Moral blindness, also known as ethical blindness, is defined as a person's temporary inability to see the ethical aspect of a decision they are making. It is often caused by external factors due to which an individual is unable to see the Immorality aspect of their behavior in that particular situation.
While the concept of moral blindness (and more broadly, that of immorality) has its roots in ancient philosophy, the idea of moral blindness became popular after the events of World War II, particularly the The Holocaust. This led to more research by Psychologist and some surprising findings (notably by Stanley Milgram and Philip Zimbardo) on human behavior in the context of obedience and authority bias.
Moral blindness has been identified as being a concern in areas such as business organisation and legal systems.

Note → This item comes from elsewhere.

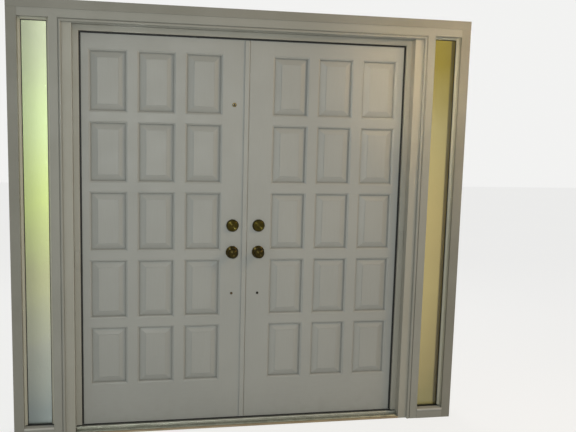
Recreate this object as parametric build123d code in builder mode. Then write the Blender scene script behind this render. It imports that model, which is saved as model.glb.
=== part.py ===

Interest in the idea of moral blindness increased after Hannah Arendt's Eichmann in Jerusalem. A Report on the Banality of Evil which focused on Adolf Eichmann, a German-Austrian Nazism soldier who was responsible for the deportation of Jews to extermination camps and thus played a major role in the Holocaust.
The ideas of moral blindness and the "banality of evil" also influenced the field of psychology and led to some notable studies in the 70s such as the obedience studies by Stanley Milgram and the Stanford Prison Experiment by Philip Zimbardo. These studies looked at the impact of authority on obedience and individual behaviour.
Subsequent research has looked at moral blindness in contexts beyond War crime and genocide. The idea has been expanded to study people's behaviour in areas as diverse as organisational behavior and mental health to name a few.
Normative ethics seeks to define the rightness or wrongness of an action. Two opposing views that have developed in this area are deontology where the morality of an action depends on its appropriateness with respect to rules and Consequentialist where an action's morality depends on its results. These views are often reflected in responses to Trolley problem
In his obedience studies in 1961-62, Milgram had subjects think they were administering electric shocks to another participant, who in fact was a confederate of the experimenters. These studies had been designed to answer questions such as: "Could it be that Eichmann and his million accomplices in the Holocaust were just following orders? Could we call them all accomplices?" To most people's surprise, 65% of the subjects from the original study went ahead to pull a switch that would have administered the maximum of 450 volts.
Later in 1971, Zimbardo in his Stanford Prison Experiment studied showed how "good people behave in pathological ways that are alien to their nature". Male undergraduate students at Stanford were assigned to be guards or prisoners in a simulated prison setting. The experiment was designed to see how far subjects would go to internalise their roles and obey external orders and later raised some ethical concerns about the nature of the study itself.
Post these findings, researchers began to study moral agency, its exercise and drivers of moral blindness. In his research, Albert Bandura argued that moral disengagement could arise out of various forces (individual, situational, or institutional) along with mechanisms such as diffusion of responsibility and disconnected division of tasks could lead to immoral behaviour.
More recent research has led to the development of the concept of 'bounded ethicality" - the idea that people can be unintentionally unethical when it comes to their behaviour as well as judging others' behaviour; something they may realise only on further reflection. Studies on individual unethicality have also looked at the role of Social norm and as well as how we view others' unethical behaviour.
The field has also been expanded to study broader ideas such as moral blind spots (overestimating ability to act ethically), ethical erosion (gradual decline of ethics over time), and ethical fading (when ethical concerns around a situation 'fade' during decision making).